Edward E. “Gene” Cox (D-Ga.) – Prominent Rules Committee member, major part of the “Conservative Coalition” who led multiple investigations against liberal and left-wing targets and whose ADA score is for the last six years of his career. – 25%. His MC-Index score, which goes back to the start of his Congressional career in 1925, is a 51%. Cox’s MC-Index score for the equivalent period is a 71%.
Pat McCarran (D-Nev.) – Through seniority, he became the most powerful senator for four years and managed to get two laws passed over President Truman’s veto, the Internal Security Act in 1950 and the McCarran-Walter Immigration Bill. McCarran was a prominent anti-communist and a leading supporter of the National Origins Formula for immigration. Although he was a reliable vote for organized labor and opposed the Taft-Hartley Act, Democratic leaders could not count on his vote for many issues. – 35%. His lifetime MC-Index score was a 54%, but for the equivalent period it was a 62%.
John E. Rankin (D-Miss.) – I wrote a post about this notoriously racist and anti-Semitic member of the House Committee on Un-American Activities until 1949, when he was penalized for endorsing Dixiecrat Strom Thurmond in 1948 and for his embarrassing conduct by being removed from the committee. Although a progressive earlier in his career, the ADA score reflects his last six years in office. – 28%. His MC-Index score per my updates, which covers his entire career, is a 44%. His MC-Index score for the equivalent period is a 74%.
W. Lee O’Daniel (D-Tex.) – Although initially O’Daniel voted enough with the Democrats, by the 78th Congress his record had grown staunchly conservative in the Senate. He was also notable for his flour business and his country music radio show to promote it as well as his persistent sheer ignorance of governance as Texas’s governor. The character of Menelaus “Pappy” O’Daniel in O Brother, Where Art Thou? (2000) was partially based on him. His score here reflects his record in 80th Congress, which is the least liberal for Democrats. – 0%. His MC-Index score is a 76%, for the equivalent period, a whopping 100%.
Martin Dies Jr. (D-Tex.) – Head of the House Committee on Un-American Activities from 1938 to 1944 who butted heads with FDR over the New Deal, communist infiltration of his administration, and how he addressed communism. His ADA score reflects his six-year comeback in the 1950s. – 10%. MC-Index: 55%, for equivalent period: 84%.

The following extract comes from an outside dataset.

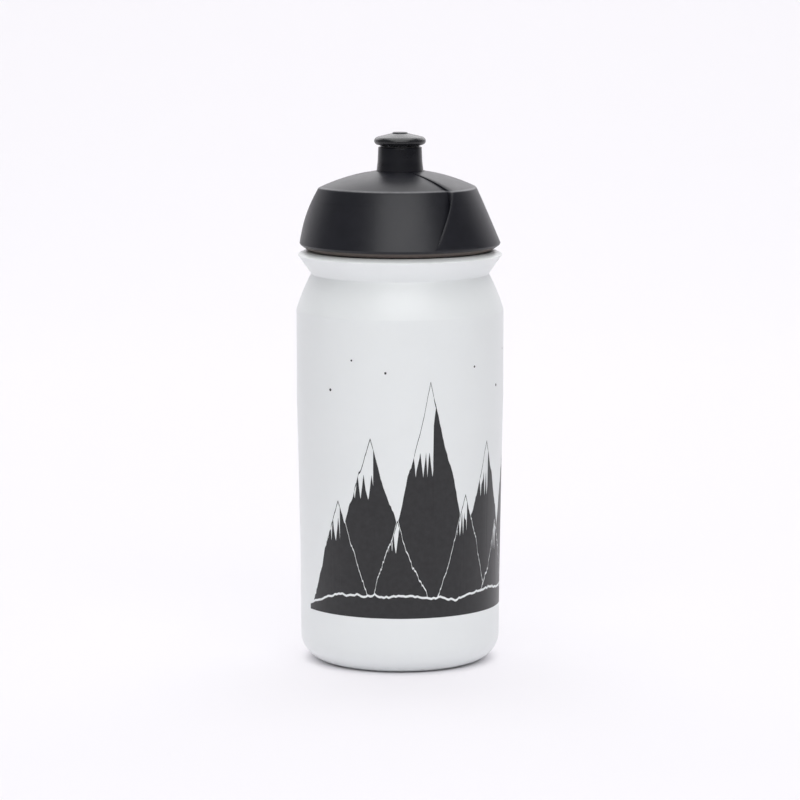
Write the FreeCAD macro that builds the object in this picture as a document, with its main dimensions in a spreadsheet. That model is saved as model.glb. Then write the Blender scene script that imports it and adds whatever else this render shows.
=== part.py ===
import FreeCAD, Part
import math
import os
import re
import Sketcher

# A push-pull squeeze bottle for a bicycle cage, in millimetres. Z is up and z = 0 is the surface
# it stands on. The photographed front faces -Y. Every height below is measured from z = 0.

BOTTLE_SIZES = {
    # Base and wall
    "base_hollow": 3.0,        # rise of the base's middle above the floor
    "foot_inner": 24.0,        # inner radius of the flat ring that stands on the floor
    "foot_outer": 26.1,
    "corner_round": 9.5,       # radius of the round between foot and wall
    "wall_low": 35.65,         # wall radius where that round ends
    "wall_mid": 35.85,         # the wall widens slowly at first and faster near the grip band
    "wall_mid_height": 40.0,
    "wall_high": 36.48,
    "wall_high_height": 75.4,
    "grip_radius": 37.0,       # the band that a standard bottle cage holds
    "grip_low": 95.5,
    "grip_high": 126.4,
    "skin": 1.2,               # wall thickness
    "collar_wall": 1.68,       # thickness where the wall folds round the collar's edge
    # Shoulder, waist and collar
    "shoulder_sweep": 70.0,
    "waist_radius": 31.64,
    "waist_height": 139.3,
    "collar_radius": 36.54,
    "collar_height": 146.2,
    "shelf_radius": 33.5,
    "shelf_height": 147.55,
    # Neck and its thread
    "neck_radius": 28.9,
    "mouth_radius": 27.3,
    "rim_height": 160.2,
    "lead": 4.0,               # rise of one turn of the thread
    "neck_thread_turns": 2.0,
    "neck_thread_low": 149.2,
    "ridge_root": 1.8,         # width of the thread ridge where it leaves the wall
    "ridge_crest": 0.8,
    "ridge_rise": 1.2,
    "ridge_bite": 0.4,         # depth of the ridge's root inside the wall
    # Rounds
    "shoulder_round": 1.5,
    "collar_round": 0.7,
    "waist_round": 0.8,
    "rim_round": 0.5,
}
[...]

It is true that by today’s standards Manchin and Sinema are underwhelming from a liberal perspective with DW-Nominate scores to back this view of -0.058 and -0.103 respectively and are at the current time highly inconvenient for three proposals that face united Republican opposition: Build Back Better, the For the People Act, and the Voting Rights Advancement Act. Democrats, however, have faced much greater foes in their own party. Neither Manchin nor Sinema are considered satisfactory by conservative standards even if they like some of what they’ve been doing lately, which cannot be said of certain Democrats in the past, especially those who ended up party switching. There are no ideological equivalents in today’s Democratic Party to Howard W. Smith and numerous other Dixiecrats, who effectively functioned as a third party in Congress. Indeed, 50 years ago there were five Senate Democrats who had higher DW-Nominate scores than Manchin and ten with higher than Sinema. The furor over Manchin and Sinema demonstrates two things: first, how polarized politics are now compared to the past, and second, that Democratic partisans have no idea how good they have it because they, like their Republican counterparts, think about what ought to be rather than what was.